No acute crisis in Italy, bank bailout with investor losses: EU's Dijsselbloem - Metro US

No acute crisis in Italy, bank bailout with investor losses: EU’s Dijsselbloem

By Francesco Guarascio

By Francesco Guarascio

BRUSSELS (Reuters) – Italy’s troubled banks do not represent an acute crisis and bailing out lenders will have an impact on private investors, the leader of euro zone finance ministers said on Monday, reacting to Rome’s plans to back its banking sector with state aid.

Italy is in talks with the European Commission to allow public support for its weakest lenders, including Monte dei Paschi di Siena . State aid to banks is allowed by European Union rules only in exceptional circumstances, when “a serious disturbance” emerges in the economy.

But Eurogroup President Jeroen Dijsselbloem saw no “acute crisis” when speaking to reporters on the sidelines of a meeting of the Eurogroup of euro zone finance ministers, which he chairs.

“There are issues of non-performing loans in Italian banks, but that’s not a new issue,” he said, dismissing calls to address the Italian banking sector crisis as a fallout of the market turmoil caused by Britain’s vote to quit the European Union on June 23.

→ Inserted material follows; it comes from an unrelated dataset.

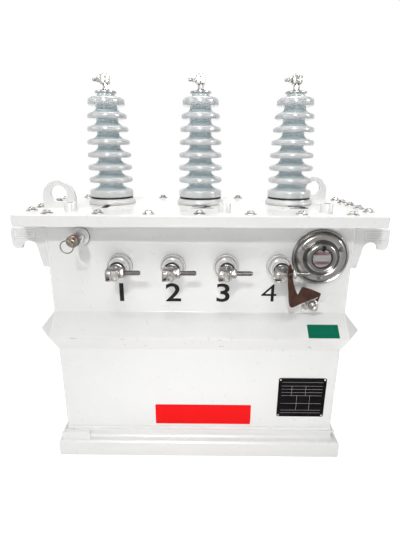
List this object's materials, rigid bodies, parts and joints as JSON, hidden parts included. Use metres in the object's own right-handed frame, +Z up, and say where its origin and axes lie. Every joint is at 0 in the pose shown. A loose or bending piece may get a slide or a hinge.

Italy’s lenders have been struggling for months to unload 360 billion euros ($400 billion) of non-performing loans – about one third of the euro zone total. After the Brexit vote, Italian bank shares were the most hit in the euro zone, compounding heavy losses since the beginning of the year.

EU’s bank rescue rules in force since January make the use of public money to bailout banks also conditional on losses for banks’ creditors, so-called bail in – although some wiggle-room is allowed.

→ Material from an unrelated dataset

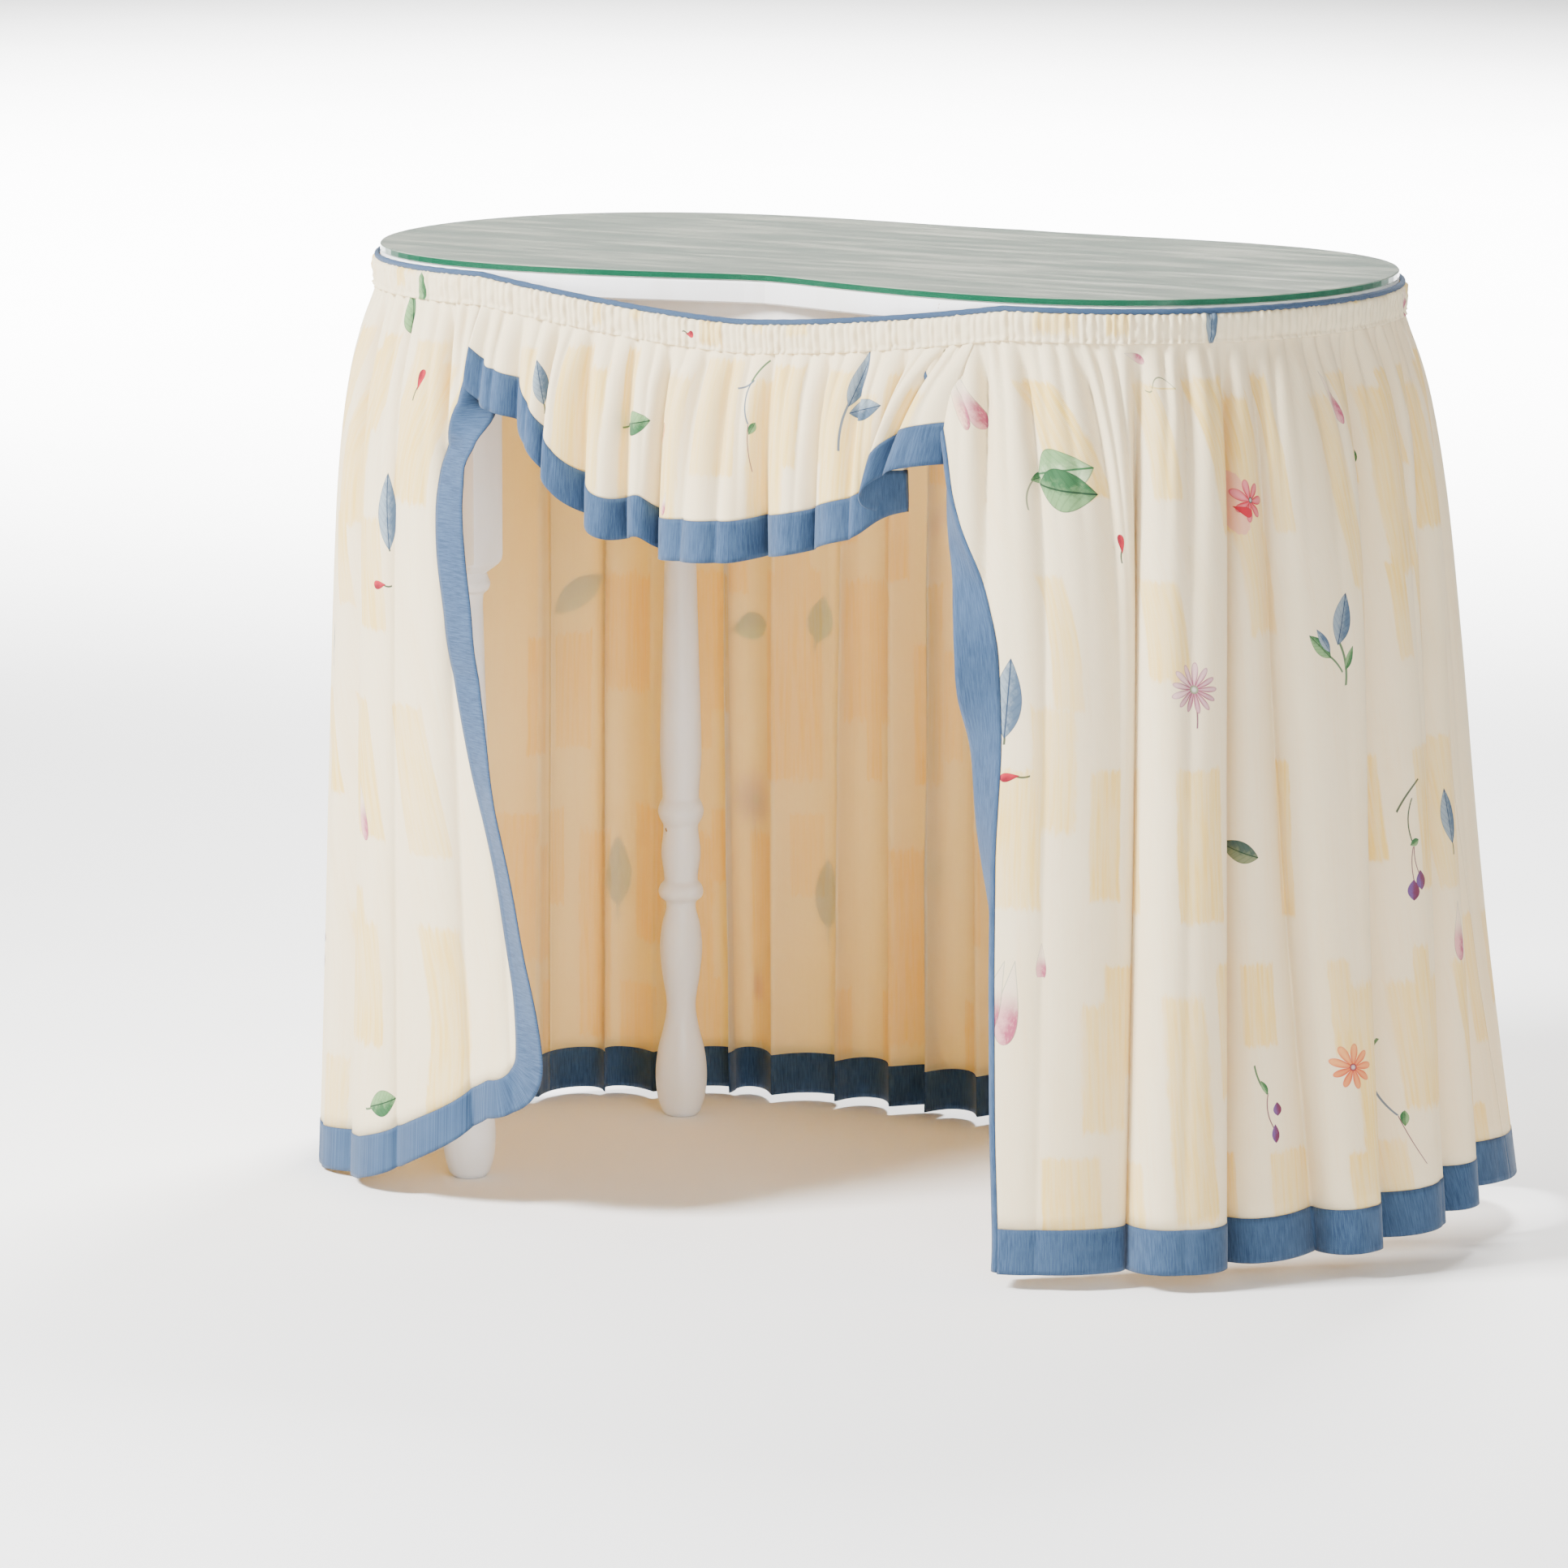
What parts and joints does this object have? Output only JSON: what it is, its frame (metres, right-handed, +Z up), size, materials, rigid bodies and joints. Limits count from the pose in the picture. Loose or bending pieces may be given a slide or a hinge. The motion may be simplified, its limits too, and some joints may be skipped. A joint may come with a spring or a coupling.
{
  "type": "dressing table",
  "caption": "Kidney-shaped dressing table on turned white legs, with a gathered printed cotton skirt, a scalloped valance over the kneehole and a loose glass top.",
  "frame": {"origin": "middle of the table's bounding box, on the floor under the feet", "axes": "+X along the length, to the right end as seen from the kneehole; +Y to the back; the kneehole faces -Y; +Z up"},
  "size_m": [1.0174, 0.5926, 0.765],
  "materials": {
    "float_glass": "gloss",
    "white_paint": "satin",
    "bare_pine": "matte",
    "printed_cotton": "matte",
    "blue_cotton": "matte",
    "elastic_webbing": "matte",
    "zinc_steel": "satin"
  },
  "bodies": {
    "table": {"top_board": "white_paint", "apron_front": "white_paint", "apron_back": "white_paint", "apron_left": "white_paint", "apron_right": "white_paint", "leg_front_left": "white_paint", "leg_front_right": "white_paint", "leg_back_left": "white_paint", "leg_back_right": "white_paint", "brace_front_left": "bare_pine", "brace_front_right": "bare_pine", "brace_back_left": "bare_pine", "brace_back_right": "bare_pine", "screw_front_left": "zinc_steel", "screw_front_right": "zinc_steel", "screw_back_left": "zinc_steel", "screw_back_right": "zinc_steel", "heading_elastic": "elastic_webbing", "heading_casing": "printed_cotton", "top_piping": "blue_cotton", "skirt_left": "printed_cotton", "skirt_right": "printed_cotton", "skirt_back_left": "printed_cotton", "skirt_back_right": "printed_cotton", "border_left": "blue_cotton", "border_right": "blue_cotton", "hem_back_left": "blue_cotton", "hem_back_right": "blue_cotton", "valance": "printed_cotton", "valance_border": "blue_cotton"},
    "glass": {"glass_top": "float_glass"}
  },
  "joints": [
    {"name": "glass_lift", "type": "slide", "parent": "table", "child": "glass", "axis": [0, 0, 1], "range_m": [0, 0.12]}
  ]
}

Rome is trying to avoid hitting small savers, which caused mass protests and the suicide of a saver when the Italian government rescued four small lenders in November wiping out private investors’ savings.

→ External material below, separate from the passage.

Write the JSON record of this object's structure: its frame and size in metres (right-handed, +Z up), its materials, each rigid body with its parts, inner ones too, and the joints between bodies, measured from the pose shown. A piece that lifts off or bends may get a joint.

Dijsselbloem said that state aid can be used in certain circumstances, but this would require that private investors are hit “to some extent”.

“It depends on where the bank is, how it comes out from stress tests, what the capital requirements are that need to be met,” he added.

“The bail-in is a very sound economic principle which says that those investors that put in their money and take out the profits in a good year, carry the the losses in a bad year,” Dijsselbloem insisted.

Italy did not recapitalise its banks during the financial crisis, and is now trying to use the leeway allowed by the new stricter rules to back its weakest lenders.

“The Italian government is working to prepare precautionary instruments that will be used only if necessary,” Italian Finance Minister Pier Carlo Padoan said.

Asked about a new European multi-billion financial safety net for the banking sector suggested by a Deutsche Bank official, Dijsselbloem said that he would oppose banks’ new requests for public support.

“There have always been and there will always be bankers that say that they need more public money to recapitalise the banks. I would resist very strongly,” he said.

“Problems in the banks need to be sorted out in the banks by the banks,” he added.